### Recorded data:
## start
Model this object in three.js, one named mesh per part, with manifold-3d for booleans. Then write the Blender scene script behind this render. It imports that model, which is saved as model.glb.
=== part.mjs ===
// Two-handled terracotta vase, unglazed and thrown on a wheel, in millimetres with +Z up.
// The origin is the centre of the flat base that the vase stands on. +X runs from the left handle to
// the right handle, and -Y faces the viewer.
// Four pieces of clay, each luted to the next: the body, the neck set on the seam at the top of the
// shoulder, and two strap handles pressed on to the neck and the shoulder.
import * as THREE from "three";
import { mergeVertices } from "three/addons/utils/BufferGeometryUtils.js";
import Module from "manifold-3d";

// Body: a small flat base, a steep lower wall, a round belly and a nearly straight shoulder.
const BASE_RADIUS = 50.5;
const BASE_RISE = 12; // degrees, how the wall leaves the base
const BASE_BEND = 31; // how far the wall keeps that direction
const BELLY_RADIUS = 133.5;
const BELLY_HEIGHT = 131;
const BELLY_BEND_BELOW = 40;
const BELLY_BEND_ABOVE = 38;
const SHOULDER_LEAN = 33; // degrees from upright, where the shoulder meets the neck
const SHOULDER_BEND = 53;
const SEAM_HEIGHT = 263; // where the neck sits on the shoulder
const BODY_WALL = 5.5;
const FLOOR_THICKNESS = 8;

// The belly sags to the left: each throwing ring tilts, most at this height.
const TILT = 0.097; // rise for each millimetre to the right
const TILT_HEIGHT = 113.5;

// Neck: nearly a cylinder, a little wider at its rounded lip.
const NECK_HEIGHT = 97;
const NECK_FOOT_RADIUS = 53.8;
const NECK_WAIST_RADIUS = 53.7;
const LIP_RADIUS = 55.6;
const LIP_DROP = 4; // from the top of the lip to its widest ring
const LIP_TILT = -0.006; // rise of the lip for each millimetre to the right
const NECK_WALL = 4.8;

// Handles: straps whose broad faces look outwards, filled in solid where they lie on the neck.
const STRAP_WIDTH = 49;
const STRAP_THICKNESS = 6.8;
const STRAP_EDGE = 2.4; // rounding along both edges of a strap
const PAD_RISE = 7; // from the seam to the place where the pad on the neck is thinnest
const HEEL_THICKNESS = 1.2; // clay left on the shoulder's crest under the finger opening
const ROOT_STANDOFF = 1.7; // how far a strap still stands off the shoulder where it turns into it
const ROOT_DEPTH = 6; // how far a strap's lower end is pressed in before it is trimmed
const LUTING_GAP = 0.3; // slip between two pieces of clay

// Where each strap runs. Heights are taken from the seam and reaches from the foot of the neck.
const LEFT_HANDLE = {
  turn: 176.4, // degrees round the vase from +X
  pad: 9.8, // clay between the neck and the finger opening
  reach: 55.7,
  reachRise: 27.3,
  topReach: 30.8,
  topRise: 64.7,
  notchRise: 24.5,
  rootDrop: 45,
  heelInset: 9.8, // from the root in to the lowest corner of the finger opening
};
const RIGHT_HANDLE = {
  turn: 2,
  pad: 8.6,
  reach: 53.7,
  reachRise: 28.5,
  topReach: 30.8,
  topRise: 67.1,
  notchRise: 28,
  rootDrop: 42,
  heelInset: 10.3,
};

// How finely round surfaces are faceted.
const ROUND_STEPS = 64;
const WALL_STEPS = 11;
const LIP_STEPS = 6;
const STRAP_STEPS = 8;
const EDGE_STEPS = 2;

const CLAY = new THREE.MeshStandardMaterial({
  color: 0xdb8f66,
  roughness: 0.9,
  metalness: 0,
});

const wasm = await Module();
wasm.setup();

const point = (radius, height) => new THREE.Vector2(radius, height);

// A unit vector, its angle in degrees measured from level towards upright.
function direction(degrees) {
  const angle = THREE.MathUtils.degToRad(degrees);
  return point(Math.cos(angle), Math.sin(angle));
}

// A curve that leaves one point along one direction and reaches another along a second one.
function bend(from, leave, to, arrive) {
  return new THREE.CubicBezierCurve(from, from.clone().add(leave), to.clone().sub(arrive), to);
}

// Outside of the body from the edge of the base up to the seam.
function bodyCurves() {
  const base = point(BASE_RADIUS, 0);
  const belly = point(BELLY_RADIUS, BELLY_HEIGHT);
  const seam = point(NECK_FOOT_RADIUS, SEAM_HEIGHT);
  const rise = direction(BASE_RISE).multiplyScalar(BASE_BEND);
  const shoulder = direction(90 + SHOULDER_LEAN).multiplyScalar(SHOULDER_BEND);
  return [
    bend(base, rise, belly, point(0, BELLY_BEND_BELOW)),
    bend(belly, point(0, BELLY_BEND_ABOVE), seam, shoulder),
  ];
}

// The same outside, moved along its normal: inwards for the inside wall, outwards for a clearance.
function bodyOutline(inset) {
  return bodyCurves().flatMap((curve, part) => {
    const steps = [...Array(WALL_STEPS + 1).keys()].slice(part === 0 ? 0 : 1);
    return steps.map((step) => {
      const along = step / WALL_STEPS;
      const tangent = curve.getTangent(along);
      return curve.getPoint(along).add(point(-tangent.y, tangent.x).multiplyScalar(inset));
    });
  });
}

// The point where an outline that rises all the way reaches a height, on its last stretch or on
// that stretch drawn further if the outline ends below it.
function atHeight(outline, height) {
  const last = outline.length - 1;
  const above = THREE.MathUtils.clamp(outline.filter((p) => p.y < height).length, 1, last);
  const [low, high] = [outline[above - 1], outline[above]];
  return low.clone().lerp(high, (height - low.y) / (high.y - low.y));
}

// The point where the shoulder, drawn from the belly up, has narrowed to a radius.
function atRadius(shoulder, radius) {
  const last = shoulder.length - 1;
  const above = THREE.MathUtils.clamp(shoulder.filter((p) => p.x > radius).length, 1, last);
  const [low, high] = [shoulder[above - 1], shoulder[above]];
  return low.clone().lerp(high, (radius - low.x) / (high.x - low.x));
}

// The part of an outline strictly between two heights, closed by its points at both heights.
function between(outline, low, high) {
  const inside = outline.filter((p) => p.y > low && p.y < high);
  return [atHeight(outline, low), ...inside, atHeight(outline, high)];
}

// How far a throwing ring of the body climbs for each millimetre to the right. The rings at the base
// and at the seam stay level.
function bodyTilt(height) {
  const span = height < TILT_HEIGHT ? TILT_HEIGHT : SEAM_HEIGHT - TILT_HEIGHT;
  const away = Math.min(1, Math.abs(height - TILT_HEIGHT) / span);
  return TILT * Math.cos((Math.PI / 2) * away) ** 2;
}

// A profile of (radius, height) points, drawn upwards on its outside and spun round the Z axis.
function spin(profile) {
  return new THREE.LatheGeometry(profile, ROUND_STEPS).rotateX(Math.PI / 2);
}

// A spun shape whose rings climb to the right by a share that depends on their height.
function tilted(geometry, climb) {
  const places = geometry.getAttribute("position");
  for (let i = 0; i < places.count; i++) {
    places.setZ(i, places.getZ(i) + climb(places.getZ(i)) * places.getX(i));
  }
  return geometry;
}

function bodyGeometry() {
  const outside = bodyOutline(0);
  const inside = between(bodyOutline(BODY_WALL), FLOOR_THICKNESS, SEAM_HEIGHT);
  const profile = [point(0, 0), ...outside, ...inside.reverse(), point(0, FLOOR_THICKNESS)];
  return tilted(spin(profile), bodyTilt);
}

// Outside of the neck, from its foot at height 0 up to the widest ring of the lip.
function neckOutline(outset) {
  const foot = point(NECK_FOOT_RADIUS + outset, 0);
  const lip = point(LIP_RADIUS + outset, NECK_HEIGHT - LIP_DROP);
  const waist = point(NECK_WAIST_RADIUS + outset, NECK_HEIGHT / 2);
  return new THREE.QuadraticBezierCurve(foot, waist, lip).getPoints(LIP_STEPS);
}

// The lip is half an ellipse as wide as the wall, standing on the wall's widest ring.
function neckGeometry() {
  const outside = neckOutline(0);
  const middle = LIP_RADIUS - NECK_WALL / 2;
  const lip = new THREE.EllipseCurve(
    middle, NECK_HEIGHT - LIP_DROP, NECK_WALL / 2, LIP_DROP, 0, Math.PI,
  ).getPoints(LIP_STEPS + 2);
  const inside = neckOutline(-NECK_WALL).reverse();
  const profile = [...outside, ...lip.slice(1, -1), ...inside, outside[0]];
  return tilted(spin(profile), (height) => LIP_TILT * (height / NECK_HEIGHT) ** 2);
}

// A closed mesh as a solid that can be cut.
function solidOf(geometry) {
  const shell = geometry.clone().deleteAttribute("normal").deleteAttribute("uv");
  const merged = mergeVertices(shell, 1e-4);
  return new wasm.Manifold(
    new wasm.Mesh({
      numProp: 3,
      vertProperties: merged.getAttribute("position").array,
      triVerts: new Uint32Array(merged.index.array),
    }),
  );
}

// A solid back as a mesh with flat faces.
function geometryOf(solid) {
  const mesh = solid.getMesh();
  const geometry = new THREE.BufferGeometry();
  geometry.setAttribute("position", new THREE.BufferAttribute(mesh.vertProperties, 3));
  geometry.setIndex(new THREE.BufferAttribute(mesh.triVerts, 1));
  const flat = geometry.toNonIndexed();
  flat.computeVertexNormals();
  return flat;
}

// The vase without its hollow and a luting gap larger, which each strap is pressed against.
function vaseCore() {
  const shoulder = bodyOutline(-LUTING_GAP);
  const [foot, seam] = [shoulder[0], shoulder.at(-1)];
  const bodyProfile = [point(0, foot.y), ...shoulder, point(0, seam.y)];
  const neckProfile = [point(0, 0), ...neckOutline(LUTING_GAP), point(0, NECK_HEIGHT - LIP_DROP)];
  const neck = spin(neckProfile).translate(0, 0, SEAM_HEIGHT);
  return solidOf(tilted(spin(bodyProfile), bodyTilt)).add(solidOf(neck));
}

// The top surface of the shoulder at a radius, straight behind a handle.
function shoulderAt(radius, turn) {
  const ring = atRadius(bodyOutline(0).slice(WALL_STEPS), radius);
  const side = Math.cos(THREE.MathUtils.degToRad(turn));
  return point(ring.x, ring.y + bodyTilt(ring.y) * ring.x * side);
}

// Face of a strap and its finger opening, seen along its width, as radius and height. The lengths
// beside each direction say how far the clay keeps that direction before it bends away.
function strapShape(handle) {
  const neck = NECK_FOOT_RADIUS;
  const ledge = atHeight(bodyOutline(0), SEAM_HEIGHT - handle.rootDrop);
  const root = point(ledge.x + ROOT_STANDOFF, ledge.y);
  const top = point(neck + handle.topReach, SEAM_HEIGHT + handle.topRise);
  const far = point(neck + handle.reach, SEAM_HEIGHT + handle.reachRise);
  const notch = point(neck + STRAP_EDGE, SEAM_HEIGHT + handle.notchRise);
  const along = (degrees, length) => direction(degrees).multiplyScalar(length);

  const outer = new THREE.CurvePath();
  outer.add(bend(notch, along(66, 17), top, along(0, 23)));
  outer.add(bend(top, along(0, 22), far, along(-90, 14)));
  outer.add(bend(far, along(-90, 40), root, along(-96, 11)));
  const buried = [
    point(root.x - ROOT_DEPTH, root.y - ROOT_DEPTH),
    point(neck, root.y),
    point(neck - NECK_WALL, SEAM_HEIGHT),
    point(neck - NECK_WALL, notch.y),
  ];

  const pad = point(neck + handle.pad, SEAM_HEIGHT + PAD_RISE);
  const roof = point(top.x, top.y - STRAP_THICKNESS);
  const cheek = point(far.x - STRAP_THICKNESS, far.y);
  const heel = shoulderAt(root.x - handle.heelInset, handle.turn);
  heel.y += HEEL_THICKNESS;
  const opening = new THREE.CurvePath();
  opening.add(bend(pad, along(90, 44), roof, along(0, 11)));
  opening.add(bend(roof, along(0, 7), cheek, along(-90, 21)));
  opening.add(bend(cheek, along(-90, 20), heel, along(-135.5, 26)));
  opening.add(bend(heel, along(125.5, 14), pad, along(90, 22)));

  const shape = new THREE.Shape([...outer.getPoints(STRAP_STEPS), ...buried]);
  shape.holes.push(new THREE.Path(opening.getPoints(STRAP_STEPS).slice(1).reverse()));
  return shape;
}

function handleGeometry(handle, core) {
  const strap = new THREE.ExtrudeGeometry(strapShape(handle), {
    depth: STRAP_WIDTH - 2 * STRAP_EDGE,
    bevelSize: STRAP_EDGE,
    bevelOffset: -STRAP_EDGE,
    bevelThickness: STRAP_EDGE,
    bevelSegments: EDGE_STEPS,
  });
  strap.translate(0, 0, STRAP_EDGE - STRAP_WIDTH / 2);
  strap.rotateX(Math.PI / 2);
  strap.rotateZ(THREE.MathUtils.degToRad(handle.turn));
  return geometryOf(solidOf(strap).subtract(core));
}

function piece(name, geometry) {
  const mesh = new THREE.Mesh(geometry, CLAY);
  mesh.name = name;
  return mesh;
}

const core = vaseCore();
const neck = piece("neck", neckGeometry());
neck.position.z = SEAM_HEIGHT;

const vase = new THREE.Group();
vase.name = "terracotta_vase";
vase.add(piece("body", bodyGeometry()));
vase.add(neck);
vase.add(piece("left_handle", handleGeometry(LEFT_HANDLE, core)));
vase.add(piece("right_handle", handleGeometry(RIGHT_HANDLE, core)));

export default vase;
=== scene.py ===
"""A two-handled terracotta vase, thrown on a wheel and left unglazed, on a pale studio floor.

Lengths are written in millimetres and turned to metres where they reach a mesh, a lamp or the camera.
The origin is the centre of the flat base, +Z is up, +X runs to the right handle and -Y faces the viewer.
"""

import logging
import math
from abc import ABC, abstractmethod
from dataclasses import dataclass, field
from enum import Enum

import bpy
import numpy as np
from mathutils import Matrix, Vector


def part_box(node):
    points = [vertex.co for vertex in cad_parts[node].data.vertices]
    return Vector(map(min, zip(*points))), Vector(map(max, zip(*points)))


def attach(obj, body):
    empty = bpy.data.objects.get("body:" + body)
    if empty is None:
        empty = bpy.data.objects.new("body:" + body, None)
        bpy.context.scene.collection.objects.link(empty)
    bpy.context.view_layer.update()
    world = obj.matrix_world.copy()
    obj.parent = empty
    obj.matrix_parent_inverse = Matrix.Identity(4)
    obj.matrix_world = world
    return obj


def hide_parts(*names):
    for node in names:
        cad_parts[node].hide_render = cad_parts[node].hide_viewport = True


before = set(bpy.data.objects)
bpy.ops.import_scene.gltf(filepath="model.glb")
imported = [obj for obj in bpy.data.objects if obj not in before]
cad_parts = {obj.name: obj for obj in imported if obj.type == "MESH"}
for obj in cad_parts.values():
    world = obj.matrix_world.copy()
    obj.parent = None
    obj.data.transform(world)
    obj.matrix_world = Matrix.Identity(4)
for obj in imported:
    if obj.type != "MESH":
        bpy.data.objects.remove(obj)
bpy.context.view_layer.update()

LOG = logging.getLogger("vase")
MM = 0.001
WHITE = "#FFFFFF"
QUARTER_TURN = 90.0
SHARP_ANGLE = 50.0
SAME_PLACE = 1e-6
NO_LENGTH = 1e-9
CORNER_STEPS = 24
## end
### Goal:
With the first line being the one containing "const vase = new THREE.Group();" and the last line the one containing "obj.data.transform(world)", transcribe exactly the lines above that fall in that range.

### Task answer:
const vase = new THREE.Group();
vase.name = "terracotta_vase";
vase.add(piece("body", bodyGeometry()));
vase.add(neck);
vase.add(piece("left_handle", handleGeometry(LEFT_HANDLE, core)));
vase.add(piece("right_handle", handleGeometry(RIGHT_HANDLE, core)));

export default vase;
=== scene.py ===
"""A two-handled terracotta vase, thrown on a wheel and left unglazed, on a pale studio floor.

Lengths are written in millimetres and turned to metres where they reach a mesh, a lamp or the camera.
The origin is the centre of the flat base, +Z is up, +X runs to the right handle and -Y faces the viewer.
"""

import logging
import math
from abc import ABC, abstractmethod
from dataclasses import dataclass, field
from enum import Enum

import bpy
import numpy as np
from mathutils import Matrix, Vector


def part_box(node):
    points = [vertex.co for vertex in cad_parts[node].data.vertices]
    return Vector(map(min, zip(*points))), Vector(map(max, zip(*points)))


def attach(obj, body):
    empty = bpy.data.objects.get("body:" + body)
    if empty is None:
        empty = bpy.data.objects.new("body:" + body, None)
        bpy.context.scene.collection.objects.link(empty)
    bpy.context.view_layer.update()
    world = obj.matrix_world.copy()
    obj.parent = empty
    obj.matrix_parent_inverse = Matrix.Identity(4)
    obj.matrix_world = world
    return obj


def hide_parts(*names):
    for node in names:
        cad_parts[node].hide_render = cad_parts[node].hide_viewport = True


before = set(bpy.data.objects)
bpy.ops.import_scene.gltf(filepath="model.glb")
imported = [obj for obj in bpy.data.objects if obj not in before]
cad_parts = {obj.name: obj for obj in imported if obj.type == "MESH"}
for obj in cad_parts.values():
    world = obj.matrix_world.copy()
    obj.parent = None
    obj.data.transform(world)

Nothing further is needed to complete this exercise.